▶ **TASK DETAILS**:
Your task is to reproduce word for word the lines running from the line containing "x, y, width, depth, height = heatsink_place" to the line containing "bpy.context.scene.collection.objects.link(empty)", inclusive. Nothing else belongs in the answer.

# Start of SUPPLIED RECORDS

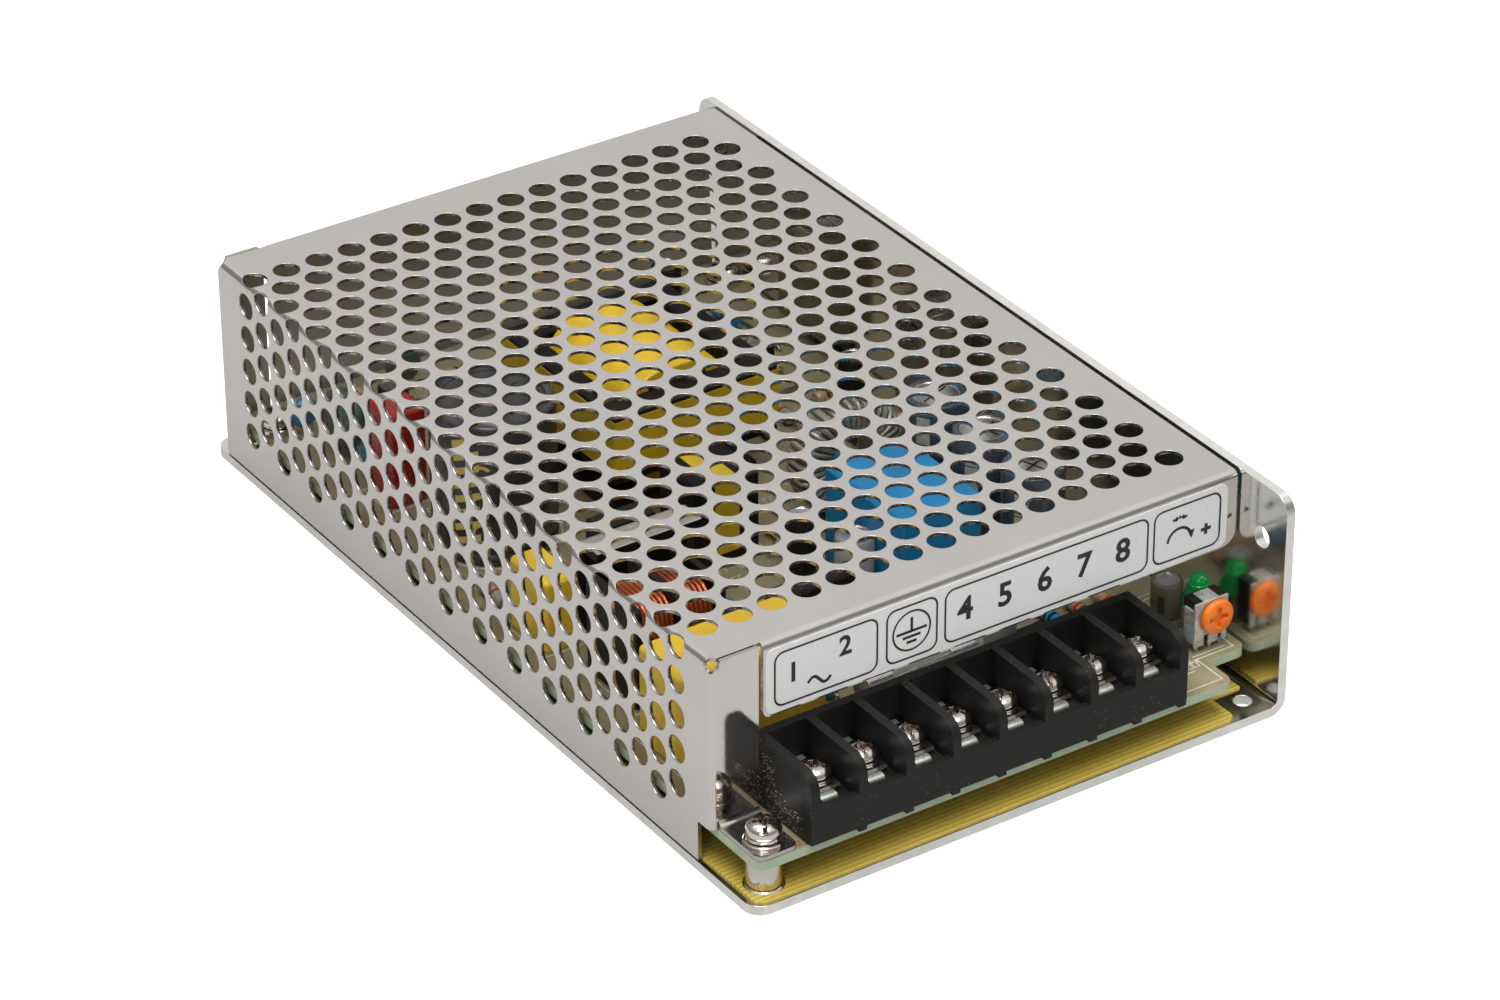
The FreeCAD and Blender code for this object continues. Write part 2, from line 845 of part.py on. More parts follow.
def make_transformer_winding():
    """Taped winding on its bobbin, threaded by the core's middle leg."""
    half = winding_width / 2
    y0 = core_front_y + core_back + tape
    y1 = core_front_y + core_length - core_back - tape
    z0 = board_top + bobbin_height
    z1 = z0 + winding_height
    coil = along_y(rectangle(core_centre_x - half, core_centre_x + half,
                             z0, z1, winding_round), y0, y1)
    foot = core_width / 2 - bobbin_to_leg
    base = box(core_centre_x - foot, core_centre_x + foot, y0 - core_back / 2,
               y1 + core_back / 2, board_top, board_top + bobbin_flange)
    zc = board_top + core_lift
    bore = box(core_centre_x - core_back - tape, core_centre_x + core_back + tape,
               y0 - core_leg, y1 + core_leg, zc - tape, zc + core_height + tape)
    return coil.fuse(base).cut(bore)


def make_block(x, y, width, depth, height):
    """Upright moulded block on the board, centred on (x, y)."""
    body = box(x - width / 2, x + width / 2, y - depth / 2, y + depth / 2,
               board_top, board_top + height)
    edges = [e for e in body.Edges if e.CenterOfMass.z > board_top + fit]
    return body.makeChamfer(block_edge, edges)


def make_choke_core(x, y):
    """Line choke former: ferrite bar with end and middle flanges on a base."""
    half = choke_length / 2
    z0 = board_top
    z1 = board_top + choke_height
    core_z = board_top + choke_height / 2
    body = box(x - half, x + half, y - choke_bar / 2, y + choke_bar / 2,
               core_z - choke_bar / 2, core_z + choke_bar / 2)
    flange_y = choke_depth / 2
    flanges = [
        along_x(rectangle(y - flange_y, y + flange_y, z0, z1, choke_flange),
                x + s * (half - choke_flange / 2) - choke_flange / 2,
                x + s * (half - choke_flange / 2) + choke_flange / 2)
        for s in (-1, 0, 1)
    ]
    return body.fuse(flanges)


def make_choke_winding(x, y):
    """Two copper windings side by side on the choke former."""
    span = (choke_length - 3 * choke_flange) / 2
    inset = choke_wire_inset
    core_z = board_top + choke_height / 2
    reach = choke_depth / 2 - inset
    rise = choke_height / 2 - inset
    coils = []
    for s in (-1, 1):
        middle = x + s * (span + choke_flange) / 2
        coil = along_x(rectangle(y - reach, y + reach, core_z - rise, core_z + rise,
                                 choke_wire_round),
                       middle - span / 2 + fit, middle + span / 2 - fit)
        gap = choke_bar / 2 + fit
        bore = box(middle - span, middle + span, y - gap, y + gap,
                   core_z - gap, core_z + gap)
        coils.append(coil.cut(bore))
    return Part.makeCompound(coils)


def make_disc(x, y, diameter, thickness):
    """Upright disc capacitor on its two leads, facing the side panel."""
    z = board_top + disc_lead + diameter / 2
    disc = Part.makeCylinder(diameter / 2, thickness,
                             Vector(x - thickness / 2, y, z), Vector(1, 0, 0))
    edges = [e for e in disc.Edges if isinstance(e.Curve, Part.Circle)]
    disc = disc.makeChamfer(thickness * 0.3, edges)
    leads = [
        box(x - lead / 2, x + lead / 2, y + side - lead / 2, y + side + lead / 2,
            board_top, z - diameter * 0.3)
        for side in (-diameter / 4, diameter / 4)
    ]
    return disc.fuse(leads)


def make_heatsink(x, y, width, depth, height):
    """Folded aluminium heatsink: upright plate with a shelf toward the front."""
    thickness = heatsink_sheet
    return along_x([
        (y, board_top, 0),
        (y, board_top + height, thickness),
        (y - depth, board_top + height, 0),
        (y - depth, board_top + height - thickness, 0),
        (y - thickness, board_top + height - thickness, 0),
        (y - thickness, board_top, 0),
    ], x - width / 2, x + width / 2)


def make_power_device(x0, x1, y, width, lift, height):
    """Moulded power transistor or rectifier with its three legs, facing a wall."""
    body = box(x0, x1, y - width / 2, y + width / 2,
               board_top + lift, board_top + lift + height)
    middle = (x0 + x1) / 2
    legs = [
        box(middle - device_leg / 2, middle + device_leg / 2,
            y + side - device_leg_width / 2, y + side + device_leg_width / 2,
            board_top, board_top + lift)
        for side in (-width / 3, 0, width / 3)
    ]
    return body.fuse(legs)


def make_fuse(x, y):
    """Glass fuse lying along X between two spring clips."""
    radius = fuse_diameter / 2
    z = board_top + fuse_lift + radius
    half = fuse_length / 2
    width = radius + fuse_clip_wall
    tube = Part.makeCylinder(radius, fuse_length, Vector(x - half, y, z), Vector(1, 0, 0))
    clips = [
        box(x + side - fuse_clip / 2, x + side + fuse_clip / 2, y - width,
            y + width, board_top, z)
        for side in (fuse_clip_inset - half, half - fuse_clip_inset)
    ]
    return tube.fuse(clips)


def make_toroid(x, y):
    """Wound output inductor standing on edge across the board."""
    outer = toroid_diameter / 2
    inner = outer - toroid_section
    half = toroid_section / 2
    round_off = toroid_section * toroid_rounding
    section = [
        (outer, half - round_off), (outer - round_off, half),
        (inner + round_off, half), (inner, half - round_off),
        (inner, round_off - half), (inner + round_off, -half),
        (outer - round_off, -half), (outer, round_off - half),
    ]
    ring = turned(section, 0, 0)
    ring.rotate(Vector(0, 0, 0), Vector(1, 0, 0), 90)
    ring.translate(Vector(x, y, board_top + outer))
    return ring


def from_corner(x, y):
    """Place on the board from its front left corner."""
    return board_left + x, board_front + y


def main():
    save(make_chassis(), "chassis")
    save(make_cover(), "cover")
    save(make_insulating_sheet(), "insulating_sheet")
    save(make_circuit_board(), "circuit_board")
    for k, (x, y) in enumerate(standoff_places, 1):
        save(make_standoff(x, y), "standoff_%d" % k)
        if k == 1:
            save(make_pan_screw(x, y, tab_top), "tab_screw")
        else:
            save(make_pan_screw(x, y, board_top), "board_screw_%d" % (k - 1))
    save(make_side_screw(), "cover_side_screw")
    save(make_terminal_block(), "terminal_block")
    save(make_terminal_contacts(), "terminal_contacts")
    for k, x in enumerate(pole_places, 1):
        save(make_terminal_screw(x), "terminal_screw_%d" % k)
    save(make_label(), "front_label")
    save(make_trimmer_body(), "trimmer_body")
    save(make_trimmer_rotor(), "trimmer_rotor")
    save(make_indicator_lamp(), "indicator_lamp")
    save(make_transformer_core(), "transformer_core")
    save(make_transformer_winding(), "transformer_winding")
    for name, (x, y, width, depth, height) in tall_blocks.items():
        save(make_block(*from_corner(x, y), width, depth, height), name)
    for name, (x, y, diameter, height) in tall_cans.items():
        save(make_can(*from_corner(x, y), diameter, height), name)
    choke = from_corner(*choke_place)
    save(make_choke_core(*choke), "choke_former")
    save(make_choke_winding(*choke), "choke_windings")
    discs = [make_disc(*from_corner(x, y), d, t) for x, y, d, t in disc_places]
    save(Part.makeCompound(discs), "disc_capacitors")
    x, y, width, depth, height = heatsink_place
    x, y = from_corner(x, y)
    save(make_heatsink(x, y, width, depth, height), "primary_heatsink")
    half = transistor_depth / 2
    transistor = make_power_device(-half, half, 0, transistor_width,
                                   wall_device_lift, transistor_height)
    transistor.rotate(Vector(0, 0, 0), Vector(0, 0, 1), 90)
    transistor.translate(Vector(x, y + half, 0))
    save(transistor, "power_transistor")
    for k, along in enumerate(wall_device_places, 1):
        save(make_power_device(wall_inside - wall_device_depth, wall_inside,
                               board_front + along, wall_device_width,
                               wall_device_lift, wall_device_height),
             "wall_rectifier_%d" % k)
    save(make_toroid(*from_corner(*toroid_place)), "output_inductor")
    save(make_fuse(*from_corner(*fuse_place)), "line_fuse")


if __name__ == "__main__":
    main()
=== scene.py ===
import math
import random

import bmesh
import bpy
from bpy.props import FloatProperty, FloatVectorProperty, IntProperty, PointerProperty
from mathutils import Matrix, Vector


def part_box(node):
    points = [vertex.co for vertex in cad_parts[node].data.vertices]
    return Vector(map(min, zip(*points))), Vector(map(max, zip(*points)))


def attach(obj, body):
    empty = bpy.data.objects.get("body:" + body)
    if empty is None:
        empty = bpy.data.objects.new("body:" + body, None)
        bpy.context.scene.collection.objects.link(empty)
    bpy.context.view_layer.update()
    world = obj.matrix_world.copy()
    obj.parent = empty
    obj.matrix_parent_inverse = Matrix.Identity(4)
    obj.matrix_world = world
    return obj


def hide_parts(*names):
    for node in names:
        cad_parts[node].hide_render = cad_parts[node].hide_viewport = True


bl_info = {
    "name": "Mesh case power supply",
    "version": (1, 0, 0),
    "blender": (4, 5, 0),
    "location": "View3D > Sidebar > Supply",
    "description": "Dresses the packed model of a mesh case power supply",
    "category": "Object",
}

MM = 0.001
BODY = "supply"
SCREWS = 8
EPSILON = 0.01 * MM
TAB_BEND = 0.9 * MM
EAR_LOW = 10.6 * MM
PLATE_TOP = 1.6 * MM
TAB_TOP = 0.8 * MM
CONTACT_TOP = 14.7 * MM
BORE = 1.6 * MM
SHAFT = 1.45 * MM
HEAD_RADIUS = 2.7 * MM
HEAD_HEIGHT = 2.15 * MM
LEAD = 0.28 * MM
PRINT_LINE = 0.34 * MM
PRINT_OUT = 0.03 * MM
FLAT = 0.99
FOLD_STEPS = 6
FASTENER = {"bevel": 0.07 * MM, "segments": 1, "sharp": 40}

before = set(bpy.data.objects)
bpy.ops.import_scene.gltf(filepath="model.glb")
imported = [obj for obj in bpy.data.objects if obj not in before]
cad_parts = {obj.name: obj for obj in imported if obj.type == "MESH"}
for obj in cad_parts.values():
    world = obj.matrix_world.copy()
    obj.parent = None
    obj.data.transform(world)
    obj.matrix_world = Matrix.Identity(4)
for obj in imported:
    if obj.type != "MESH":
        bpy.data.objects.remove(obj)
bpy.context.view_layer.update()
case_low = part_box("chassis")[0]
cover_low, cover_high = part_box("cover")
board_low, board_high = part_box("circuit_board")
block_low, block_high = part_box("terminal_block")
label_low, label_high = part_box("front_label")
lip_front = label_high.y
tab_top = board_high.z + TAB_TOP


def length(name, text, size):
    """A length in millimetres that a user may change."""
    return FloatProperty(name=name, description=text, default=size * MM, unit="LENGTH")


def colour(name, text, value):
    return FloatVectorProperty(
        name=name, description=text, subtype="COLOR", size=3, default=value, min=0, max=1
    )


def place(name, text, value):
    return FloatVectorProperty(
        name=name, description=text, subtype="XYZ", size=3, default=value, unit="LENGTH"
    )


def amount(name, text, value, low=0.0):
    return FloatProperty(name=name, description=text, default=value, min=low)


class SheetSizes(bpy.types.PropertyGroup):
    """Sizes of the punched cover."""

    sheet: length("Sheet", "Thickness of the cover", 0.65)
    hole: length("Hole", "Diameter of a punched hole", 4.4)
    column: length("Column step", "Half the pitch across", 3.0)
    row: length("Row step", "Pitch along the case", 5.0)
    right_margin: length("Right margin", "Last holes to the right edge", 6.2)
    front_margin: length("Front margin", "First row to the front fold", 8.9)
    rear_margin: length("Rear margin", "Last row to the rear fold", 9.2)
    lowest: length("Lowest hole", "Height of the lowest side holes", 8.5)
    rim: length("Rim", "Rounding left by the punch", 0.07)
    fold: length("Fold", "Outer radius of the folds", 1.2)
    strip: length("Strip", "Width of the corner strips", 8.4)
    slit: length("Slit", "Gap between strip and lip", 0.8)
    lip: length("Lip", "Depth of the front lip", 12.6)
    seam: length("Seam", "Gap between the top's edge and a strip", 0.2)
    drop: length("Drop", "Step from the top down to a strip", 0.1)
    relief: length("Relief", "Radius of the hole at a folded corner", 1.9)
    sides: IntProperty(
        name="Hole sides", description="Straight sides of one round hole", default=20, min=8
    )


class FinishColours(bpy.types.PropertyGroup):
    """Colours that a user may want to change."""

    steel: colour("Plated steel", "Cover", (0.66, 0.63, 0.60))
    aluminium: colour("Aluminium", "Base plate and wall", (0.76, 0.75, 0.71))
    nickel: colour("Nickel", "Screws and contacts", (0.72, 0.66, 0.60))
    moulding: colour("Black moulding", "Terminal block", (0.010, 0.0098, 0.009))
    film: colour("Insulating film", "Amber sheet on the base", (0.60, 0.455, 0.08))
    board: colour("Board", "Laminate of the board", (0.27, 0.235, 0.135))
    label: colour("Label", "Front label", (0.73, 0.73, 0.71))
    tape: colour("Yellow tape", "Transformer tape", (0.92, 0.60, 0.02))
    blue: colour("Blue box", "Large film capacitor", (0.01, 0.27, 0.58))
    orange: colour("Orange", "Trimmer disc", (0.92, 0.20, 0.01))
    green: colour("Green", "Indicator lamp", (0.0, 0.42, 0.09))
    copper: colour("Copper", "Enamelled wire", (0.52, 0.13, 0.045))


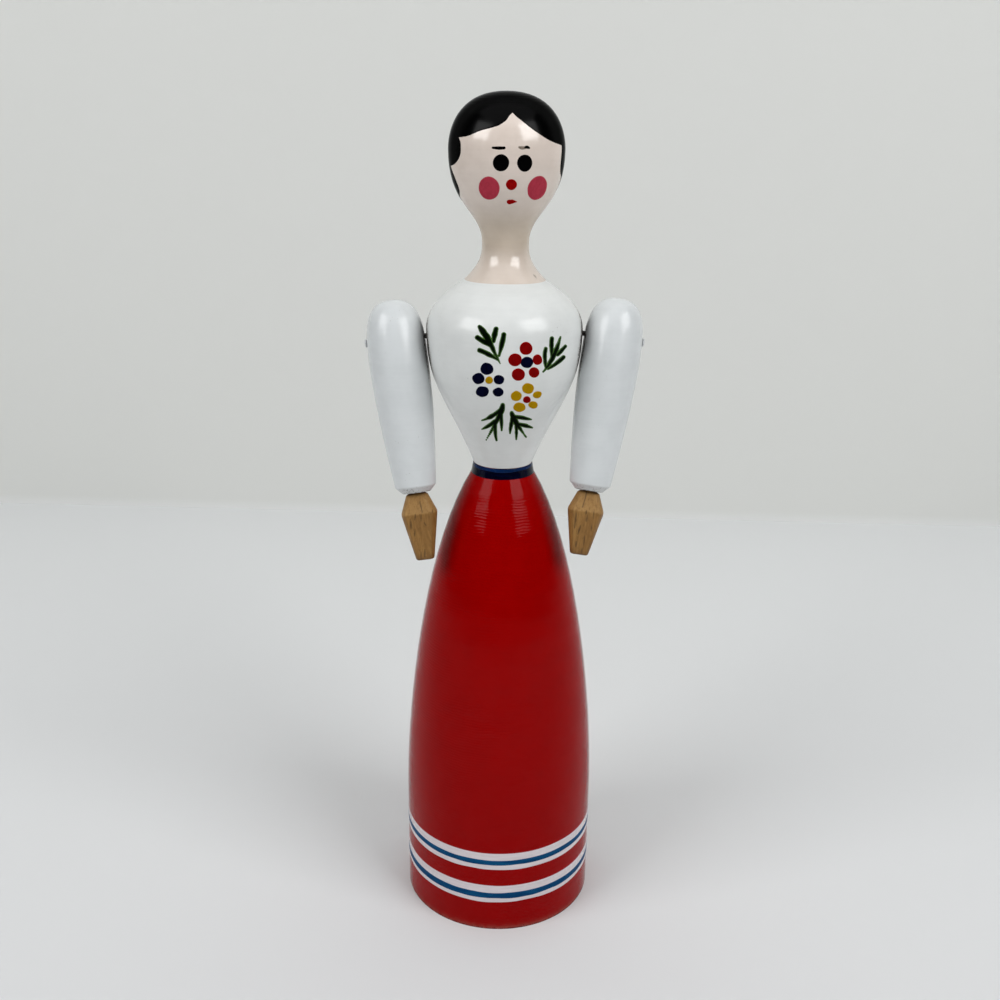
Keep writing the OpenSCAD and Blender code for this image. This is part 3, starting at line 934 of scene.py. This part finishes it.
# Each sprig: its stem, then its leaves, as strokes from the stem outwards with their half widths
SPRIGS = [
    [
        ([(500.2, 363.6), (493.2, 349.5), (489.0, 340.0)], (0.7, 2.0, 2.6, 2.8)),
        ([(490.4, 344.0), (485.2, 334.6), (479.4, 326.8)], (2.7, 3.6, 3.5, 2.1)),
        ([(491.2, 345.8), (483.6, 341.3), (477.4, 337.6)], (2.4, 3.0, 2.6)),
        ([(493.6, 341.2), (494.7, 335.0), (496.0, 329.0)], (1.9, 3.0, 2.6)),
        ([(498.9, 355.6), (501.8, 344.5), (503.9, 334.6)], (1.4, 2.9, 2.5)),
        ([(497.8, 359.6), (488.4, 354.2), (479.5, 350.2)], (1.4, 2.6, 2.5)),
    ],
    [
        ([(543.2, 371.7), (552.8, 357.3), (560.5, 337.0)], (1.0, 2.15, 2.75, 2.45, 1.0)),
        ([(546.0, 367.2), (544.8, 357.2), (545.7, 348.6)], (1.65, 2.15, 2.05)),
        ([(551.8, 356.0), (551.5, 345.5), (551.7, 338.2)], (1.55, 2.35, 2.15)),
        ([(557.6, 354.6), (562.0, 350.2), (565.4, 346.2)], (1.95, 2.25, 1.65)),
        ([(548.0, 368.7), (557.2, 362.8), (563.4, 357.0)], (1.55, 2.35, 2.15)),
    ],
    [
        ([(502.8, 405.0), (498.4, 417.4), (486.3, 439.8)], (2.3, 3.1, 2.8, 1.9, 0.95)),
        ([(500.4, 410.4), (490.6, 416.8), (481.8, 420.4)], (2.7, 2.2, 0.85)),
        ([(497.2, 419.6), (489.9, 425.0), (481.8, 429.2)], (2.2, 2.3, 0.85)),
        ([(495.0, 423.0), (495.3, 432.4), (496.5, 440.2)], (2.2, 2.0, 1.05)),
        ([(500.7, 412.4), (501.4, 422.0), (501.7, 430.3)], (2.3, 2.0, 0.95)),
    ],
    [
        ([(511.7, 413.2), (516.6, 423.2), (526.1, 437.0)], (2.2, 3.2, 2.9, 1.8, 0.95)),
        ([(513.8, 416.6), (523.0, 417.9), (531.4, 419.5)], (2.2, 2.2, 0.85)),
        ([(518.2, 424.2), (526.0, 425.9), (532.3, 427.8)], (2.2, 2.0, 0.85)),
        ([(512.6, 416.8), (510.9, 426.0), (510.0, 433.4)], (2.3, 2.0, 0.95)),
        ([(516.3, 424.0), (516.4, 432.8), (516.3, 439.3)], (1.9, 1.7, 0.95)),
    ],
]
for i, strokes in enumerate(SPRIGS):
    leaves = [Stroke(*s) for s in strokes]
    painted(f"sprig_{i + 1}", torso, leaves, leaf_green, lift=0.07, ease=0.1, cell=0.09, seed=17 + i)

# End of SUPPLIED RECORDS

▶ **SOLUTION BELOW**:
    x, y, width, depth, height = heatsink_place
    x, y = from_corner(x, y)
    save(make_heatsink(x, y, width, depth, height), "primary_heatsink")
    half = transistor_depth / 2
    transistor = make_power_device(-half, half, 0, transistor_width,
                                   wall_device_lift, transistor_height)
    transistor.rotate(Vector(0, 0, 0), Vector(0, 0, 1), 90)
    transistor.translate(Vector(x, y + half, 0))
    save(transistor, "power_transistor")
    for k, along in enumerate(wall_device_places, 1):
        save(make_power_device(wall_inside - wall_device_depth, wall_inside,
                               board_front + along, wall_device_width,
                               wall_device_lift, wall_device_height),
             "wall_rectifier_%d" % k)
    save(make_toroid(*from_corner(*toroid_place)), "output_inductor")
    save(make_fuse(*from_corner(*fuse_place)), "line_fuse")


if __name__ == "__main__":
    main()
=== scene.py ===
import math
import random

import bmesh
import bpy
from bpy.props import FloatProperty, FloatVectorProperty, IntProperty, PointerProperty
from mathutils import Matrix, Vector


def part_box(node):
    points = [vertex.co for vertex in cad_parts[node].data.vertices]
    return Vector(map(min, zip(*points))), Vector(map(max, zip(*points)))


def attach(obj, body):
    empty = bpy.data.objects.get("body:" + body)
    if empty is None:
        empty = bpy.data.objects.new("body:" + body, None)
        bpy.context.scene.collection.objects.link(empty)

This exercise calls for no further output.